Poitris wants to represent Snowden as civic minded and without ulterior concerns. In order to safeguard his sanctity all queries about his personal life and his motives are verboten. Unfortunately the facts fail to support the hagiography. We can be grateful to Snowden for sparking this conversation in the way that Joseph Vallichi’s revelations gave birth to the public understanding of the mob. This gangster’s testimony gave birth to the term “costa nostra” and gave mainstream America an vivid understanding of the threat of organized crime. Vallichi and Snowden were integral to their organizations. Being expert tour guides in a sausage factory is not the same thing as being being a honest citizen.
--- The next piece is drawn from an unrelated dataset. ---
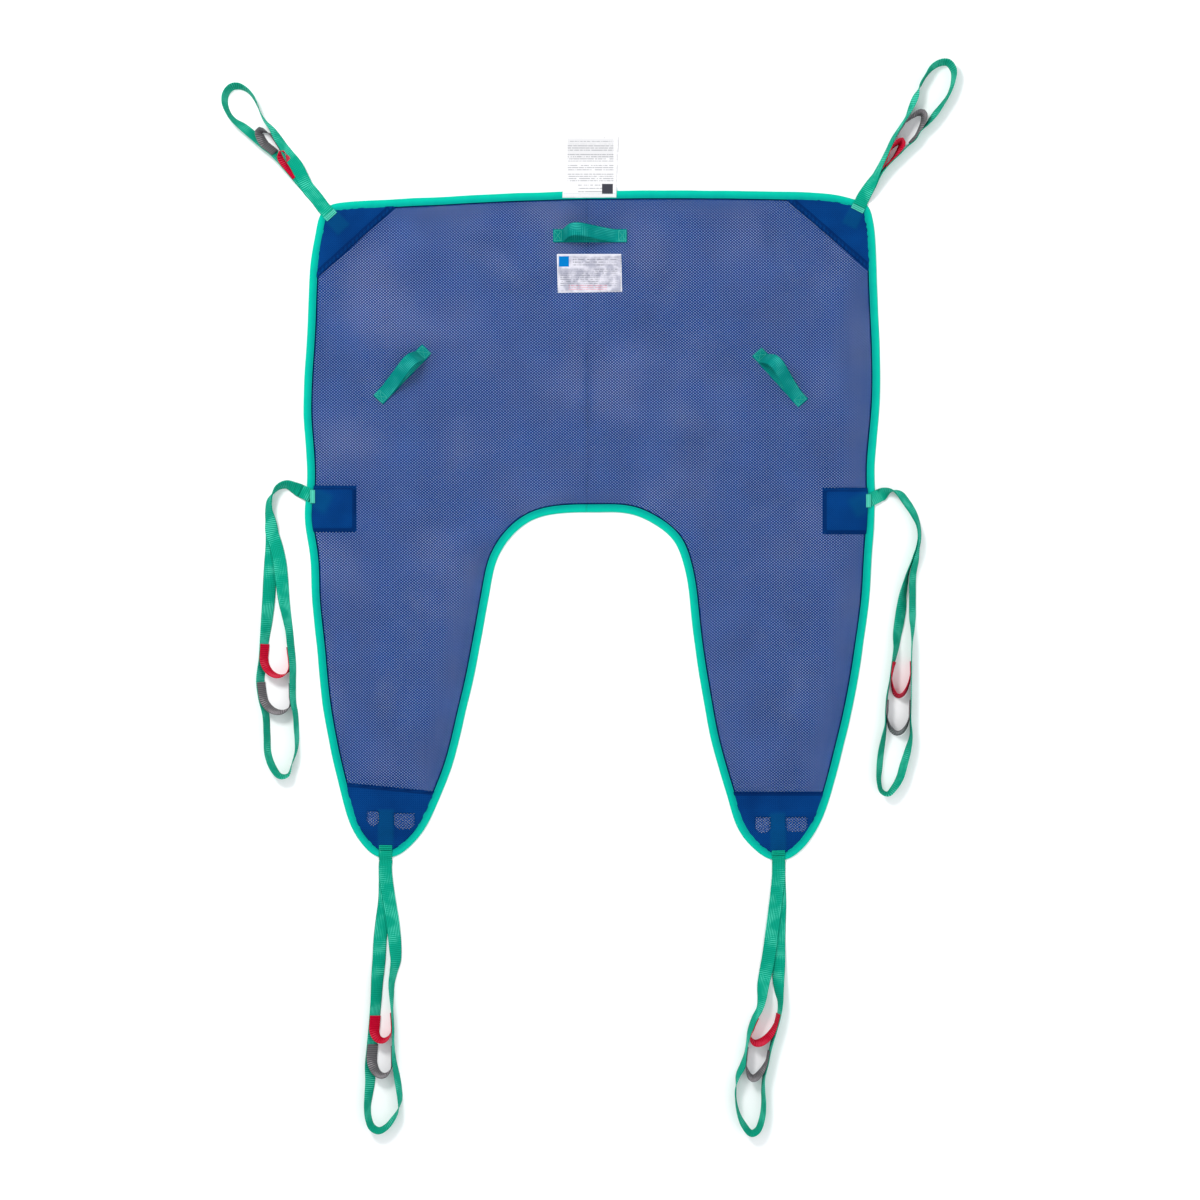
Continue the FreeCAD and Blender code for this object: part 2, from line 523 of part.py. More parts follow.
def build():
    """Make every node of the sling."""
    nodes = {}
    outline_prism = plate_of(outline_face(0), -DEPTH, 2 * DEPTH)
    turned_edge = plate_of(outline_face(EDGE_TURN), PANEL_BOTTOM, PANEL_THICKNESS)
    inner_prism = plate_of(outline_face(BINDING_WIDTH), -DEPTH, 2 * DEPTH)
    patch_prism = plate_of(outline_face(BINDING_WIDTH + 0.5), PATCH_BOTTOM, PATCH_THICKNESS)
    binding = plate_of(outline_face(0), 0, BINDING_TOP).cut(inner_prism).cut(turned_edge)

    far = DEPTH * 20
    fold = LEG_FOLD_Y
    regions = {
        "back": lambda gap: block(-far, fold + gap, far, far),
        "leg_left": lambda gap: block(-far, -far, 0, fold - gap),
        "leg_right": lambda gap: block(0, -far, far, fold - gap),
    }

    # Fabric panels, parted at the fold
    nodes["back_panel"] = turned_edge.common(regions["back"](PANEL_FOLD_GAP))
    nodes["leg_panel_left"] = turned_edge.common(regions["leg_left"](PANEL_FOLD_GAP))
    nodes["leg_panel_right"] = turned_edge.common(regions["leg_right"](PANEL_FOLD_GAP))

    # Edge binding, a folded tape in runs
    back_binding = binding.common(regions["back"](BINDING_FOLD_GAP))
    nodes["binding_head"] = back_binding.common(block(-far, 700, far, far))
    nodes["binding_side_left"] = back_binding.common(block(-far, 0, -300, 700))
    nodes["binding_side_right"] = back_binding.common(block(300, 0, far, 700))
    nodes["binding_crotch"] = back_binding.common(block(-300, 0, 300, 300))
    nodes["binding_leg_left"] = binding.common(regions["leg_left"](BINDING_FOLD_GAP))
    nodes["binding_leg_right"] = binding.common(regions["leg_right"](BINDING_FOLD_GAP))

    # Strap ends sewn to the sling
    slots = []
    for name in STRAP_ROOTS:
        nodes[name + "_tab"] = tab_solid(name, outline_prism)
        nodes[name + "_tail"] = tail_solid(name, inner_prism)
        slots.append(tail_solid(name, inner_prism, 0.4))

    # Reinforcing patches, cut round the tails that they are sewn over
    patches = {
        "corner_patch_left": beside(LEFT_CORNER_HEM[::-1], -DEPTH, 2 * DEPTH),
        "corner_patch_right": beside(RIGHT_CORNER_HEM, -DEPTH, 2 * DEPTH),
        "hip_patch_left": block(*LEFT_HIP_PATCH),
        "hip_patch_right": block(*RIGHT_HIP_PATCH),
        "leg_patch_left": beside(LEFT_LEG_HEM[::-1], -DEPTH, 2 * DEPTH).common(block(-far, -far, 0, 0)),
        "leg_patch_right": beside(RIGHT_LEG_HEM[::-1], -DEPTH, 2 * DEPTH).common(block(0, -far, far, 0)),
    }
    windows = [rounded_window(corners) for corners in LEFT_WINDOWS + RIGHT_WINDOWS]
    for name, cutter in patches.items():
        nodes[name] = patch_prism.common(cutter).cut(Part.makeCompound(slots + windows))

    # Handles and labels
    for name in HANDLES:
        nodes[name] = handle_arch(name)
        nodes[name + "_base"] = handle_base(name)
    nodes["handle_stitching"] = handle_stitching()
    nodes["care_label"] = prism(CARE_LABEL, PATCH_BOTTOM, CARE_LABEL_THICKNESS)
    half = TAG_WIDTH / 2
    left = TAG_CENTRE_X - half
    right = TAG_CENTRE_X + half
    hem_end = TAG_FOLD_Y - STRAP_HINGE_GAP
    tag_start = TAG_FOLD_Y + STRAP_HINGE_GAP / 2
    hem = block(left, TAG_HEM_START, right, hem_end, BINDING_TOP + LAYER_GAP, TAG_THICKNESS)
    nodes["instruction_tag_hem"] = hem.common(outline_prism)
    nodes["instruction_tag"] = block(left, tag_start, right, TAG_END, FLOOR_GAP, TAG_THICKNESS)

    # Stitching that holds the tabs
    back_roots = ("shoulder_left", "shoulder_right", "hip_left", "hip_right")
    rows = [row for name in back_roots for row in bar_tacks(name)]
    nodes["back_bar_tacks"] = Part.makeCompound(rows)
    nodes["leg_left_bar_tacks"] = Part.makeCompound(bar_tacks("leg_left"))
    nodes["leg_right_bar_tacks"] = Part.makeCompound(bar_tacks("leg_right"))

    # Straps with their short loops
    for name in STRAPS:
        nodes[name + "_strap"] = strap_solid(name)
        for colour in ("red", "grey"):
            nodes[name + "_" + colour + "_loop"] = loop_solid(name, colour)
    return nodes


os.makedirs("parts", exist_ok=True)
for node, shape in build().items():
    shape.exportStep(os.path.join("parts", node + ".step"))
    box = shape.BoundBox
    print(
        f"{node:28s} solids {len(shape.Solids)} valid {shape.isValid()} volume {shape.Volume:9.0f}"
        f"  x {box.XMin:7.1f} {box.XMax:7.1f}  y {box.YMin:7.1f} {box.YMax:7.1f}"
        f"  z {box.ZMin:5.2f} {box.ZMax:5.2f}"
    )
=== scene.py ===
import math

import bpy
import numpy as np
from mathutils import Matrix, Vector, noise
from mathutils.geometry import delaunay_2d_cdt


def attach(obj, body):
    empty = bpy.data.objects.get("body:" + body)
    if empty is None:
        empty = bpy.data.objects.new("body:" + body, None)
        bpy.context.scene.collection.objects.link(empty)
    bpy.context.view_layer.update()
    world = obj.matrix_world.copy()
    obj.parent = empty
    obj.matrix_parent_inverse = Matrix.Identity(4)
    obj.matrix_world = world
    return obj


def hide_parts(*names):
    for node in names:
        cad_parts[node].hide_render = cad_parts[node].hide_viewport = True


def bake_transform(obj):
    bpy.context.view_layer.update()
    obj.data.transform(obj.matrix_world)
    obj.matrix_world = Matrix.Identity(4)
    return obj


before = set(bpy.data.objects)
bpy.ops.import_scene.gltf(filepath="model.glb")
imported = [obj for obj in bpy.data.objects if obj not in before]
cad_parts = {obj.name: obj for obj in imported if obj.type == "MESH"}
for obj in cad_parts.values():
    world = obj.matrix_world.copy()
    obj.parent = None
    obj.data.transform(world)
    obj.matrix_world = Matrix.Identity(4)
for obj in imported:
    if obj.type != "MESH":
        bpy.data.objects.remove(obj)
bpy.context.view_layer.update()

# Patient lift sling with divided legs, lying flat. Shapes are worked out in millimetres, with
# +Y to the head end and +Z up, and put into the row frame in metres by new_piece().
MM = 0.001

# Sizes shared with the solid model
WEBBING_WIDTH = 25.4
WEBBING_THICKNESS = 1.5
PLY_GAP = 0.2
SEAM_GAP = 0.6
FLOOR_GAP = 0.25
BINDING_WIDTH = 15.0
PANEL_MIDDLE = 1.35
PATCH_HEIGHT = 2.15
TAIL_HEIGHT = 1.9
TAB_HEIGHT = 3.3

# Outline of the sling as it lies, anticlockwise from the left side of the head end
LEFT_SIDE = [
    (-525, 714), (-536, 651), (-542, 535), (-549, 420), (-550, 343), (-544, 262), (-545, 202),
    (-548, 150), (-539, 92), (-534, -4), (-526, -81), (-517, -177), (-498, -293), (-475, -389),
    (-457, -443), (-434, -477), (-411, -496),
]
LEFT_INSEAM = [
    (-372, -496), (-349, -481), (-324, -454), (-290, -389), (-261, -312), (-242, -235),
    (-224, -158), (-209, -81), (-195, -4), (-188, 35), (-178, 73), (-157, 110), (-111, 149),
]
CROTCH = [(-57, 163), (20, 165), (82, 161)]
RIGHT_INSEAM = [
    (126, 141), (165, 106), (180, 69), (193, -4), (201, -81), (213, -158), (226, -235),
    (244, -312), (267, -389), (292, -454), (317, -483), (346, -502),
]
RIGHT_SIDE = [
    (382, -502), (405, -487), (432, -454), (461, -389), (482, -312), (505, -216), (528, -81),
    (538, -4), (544, 92), (548, 150), (549, 194), (549, 256), (557, 352), (558, 497),
    (553, 612), (550, 689), (544, 733),
]
HEAD_EDGE = [
    (534, 756), (511, 767), (478, 775), (405, 781), (251, 784), (97, 784), (-57, 782),
    (-211, 776), (-365, 768), (-476, 761), (-496, 757), (-519, 735),
]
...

Governments, especially liberal democracies, are uncomfortable with publicly acknowledging the actions of clandestine security services. These agencies rely on violence, lying, cheating, stealing, eavesdropping and committing murder while avoiding the judiciary at all costs. This is the price countries pay for being credible nation states. This unseemly activity is placed under the harmless moniker of “statecraft”. What are the limits of safeguarding our perceived national interests? Congress attempted to address the issue the NSA collection of bulk data with The USA Freedom Act of 2014. It passed in the House but failed in the Senate. Any bill that is supported by both Sen. Ted Cruz and Sen. Bernie Sanders and opposed by Sen. Mark Rubio and Rep. Peter Welch shows a broad degree of opinion about what are acceptable practices. Not everyone in the US Government shares Vice President Cheney’s view that security requirements supersede due process. In addition no one in the US Government sees abandoning the dark side spying, whether against friends or enemies. This film never plumbs the depths of the argument. It presents straw men to be ridiculed or honored with the appropriate approbation or praise. Snowden is a good selfless man who risked a great deal to bring the awful truth to a somnolent American public. The Obama administration is mired in the poisonous anti-terror paranoia of the post-911 era. Congress is feckless in safeguarding our liberties.